BACKGROUND AND PURPOSE: Intravascular and parenchymal enhancement have been detected with contrast-enhanced T1-weighted MR imaging in patients with ischemic stroke. Diffusion-weighted MR imaging depicts infarct within minutes after the onset of symptoms. The aims of this study were to study the different MR enhancement findings during the first week after stroke and to ascertain whether the presence of intravascular enhancement over a larger area than the infarct on diffusion-weighted images on day 1 is able to predict substantial infarct growth during the first week.

METHODS: Forty-eight patients were imaged on the first and second days and again 1 week after the onset of ischemic stroke. T1-weighted spin-echo imaging was performed before and after a 0.2 mmol/kg bolus of gadolinium chelate. Diffusion-weighted imaging was performed at the same slice positions. Enhancement findings were categorized as intravascular and parenchymal, with further categorization of parenchymal enhancement as cortical, subcortical, and deep; these findings were then compared with diffusion-weighted imaging findings.

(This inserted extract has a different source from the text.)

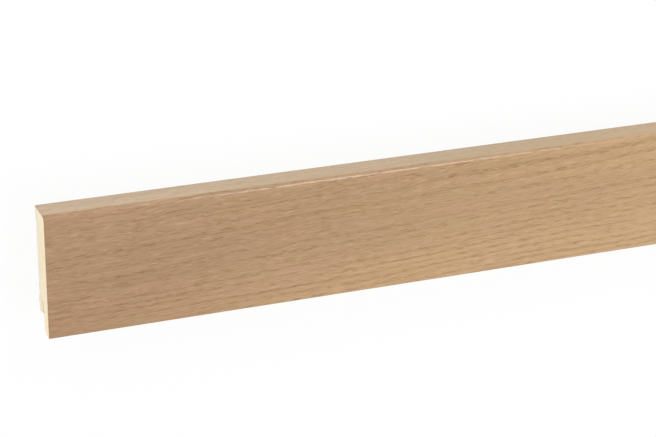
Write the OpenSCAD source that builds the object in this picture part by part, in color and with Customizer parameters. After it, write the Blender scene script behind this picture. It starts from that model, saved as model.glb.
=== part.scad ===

RESULTS: Intravascular enhancement in the infarcted area was detected on day 1 in 78% of the cases, on day 2 in 78% of the cases, and at 1 week in 30% of the cases. Parenchymal enhancement was detected in 26%, 56%, and 100% of the cases, respectively. Intravascular enhancement over a larger area than the infarct on diffusion-weighted images on day 1 was not associated with the extent of infarct growth.

CONCLUSION: Detection of different patterns of contrast enhancement can help in determining the age of infarct. Parenchymal enhancement may be intense and can cause diagnostic uncertainty in cases in which the clinical history is obscure.